An efficient and stable blue-emission OLED based on the A-π-A configuration by “hot exciton” strategy

The “hot exciton” channel, which effectively converts triplet excitons to singlet excitons from the high triplet excited state (Tn, n > 1) to the singlet excited state (Sm, m ≥ 1), can theoretically achieve 100% utilization efficiency (ηs) of the singlet excitons. In this work, two deep-blue “hot exciton”-based fluorescent emitters, IAM and TAM, with the asymmetric structure of acceptor(A)-π-acceptor(A) configuration, were designed and synthesized. Both compounds have excellent thermal stability with thermal decomposition temperatures of up to 505 and 486 °C, respectively. The outstanding thermal stability makes them easy to form amorphous films, during device vaporization, which is beneficial for luminescence.
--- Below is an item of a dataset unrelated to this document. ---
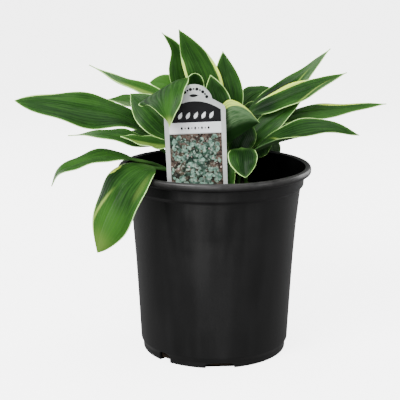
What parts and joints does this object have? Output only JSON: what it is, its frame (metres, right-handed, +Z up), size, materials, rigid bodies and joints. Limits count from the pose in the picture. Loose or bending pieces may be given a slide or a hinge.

The optimized non-doped device based on IAM achieves a deep-blue emission centered at 452 nm with International Commission on Electron Emission (CIE) coordinates of (0.148, 0.145), and reaches a maximum external quantum efficiency (EQEmax) of 6.09% and a maximum luminance of 9197 cd m−2. The EQE maintains 5.1% at 1500 cd m−2, with a low efficiency roll-off, by virtue of the excellent carrier balance derived from the rational molecular regulation of IAM. The excellent deep-blue electroluminescent performance of IAM indicates that the “hot exciton” channel has unique advantages in achieving superior deep-blue emission. Meanwhile, the A-π-A design strategy is an effective way to realize the “hot exciton”, which sheds a light on the research on the “hot exciton” materials.